You… You LIED To Me!

The entire internet was invented so old people could forward ridiculous emails to their entire contact lists and overachieving (and probably medicated) stay-at-home moms can post pictures of food they cooked for their adoring families. Forget that whole “global launch system” and the stock market, no. The internet is really just for other people’s amusement. And I am powerless to stop it.

If I had the brainpower to write a computer virus, there is one person in particular who would be in grave danger of receiving a malicious email from me. I can’t just block her emails because there is a slight chance I might be mentioned in her will since I was her oldest grandchild’s babysitter, and with the economy in the condition it’s in, I can’t afford to burn any bridges. Apart from the ten emails a day that she forwards that were stolen straight out of Paul Harvey or Reader’s Digest, sometimes sharing a funny story but more often than not accusing Obama of being both a Muslim and the Anti-Christ and sometimes a founding member of the Ku Klux Klan (let that one sink in), she sends out her own original emails entitled, “Happy Thought for the Day.”

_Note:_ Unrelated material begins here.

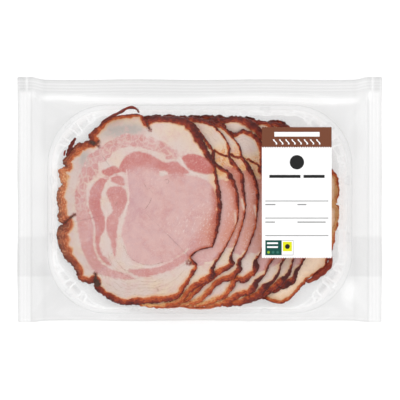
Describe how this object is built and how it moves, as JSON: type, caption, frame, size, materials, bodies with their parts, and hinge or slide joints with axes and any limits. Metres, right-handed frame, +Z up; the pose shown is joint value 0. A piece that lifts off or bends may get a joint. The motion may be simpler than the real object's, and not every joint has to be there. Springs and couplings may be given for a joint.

First, if you’ve read this blog for more than a week, you would know that I don’t appreciate any unsolicited offers of Happy Thoughts that don’t include Valium.

Second, don’t lie to me on the internet. Despite my daughter’s new favorite commercial with the “they can’t put stuff on the internet that isn’t true” dummy, don’t press FORWARD on crap that is just so blatantly a lie that you become a liar by association. Today’s Happy-Thought-I’m-A-Liar example:

“Shoot for the moon. Even if you miss it, you will land among the stars.”- LES BROWN

FALSE. Stop lying to people with false hope. The nearest star (after the Sun, of course) is  Proxima Centauri, a red dwarf star located at a distance of 4.2 light-years away. Even if you were lucky enough to have a rocket in your backyard and clearance to launch, you would die of suffocation and starvation before you made it there. Your carcass would be raisiny and perfectly preserved from lack of decomposition as it floated around the universe for all time under its own frictionless direction. Basically, that quote right there is giving you permission to try to go to the moon but to also be such a monumental screw-up that you waste billions of dollars on your own space program only to go flying right past the moon (probably due to a math error… or possibly a geography error) and end up really hungry and gaspy before dying in a tin can you built out of spare parts.

And THAT is my Happy Thought for today? Someone please write me a virus, quickly.*

*NOTE: that request for a virus was NOT an invitation for someone to infect MY computer with the virus. Please don’t be a douche.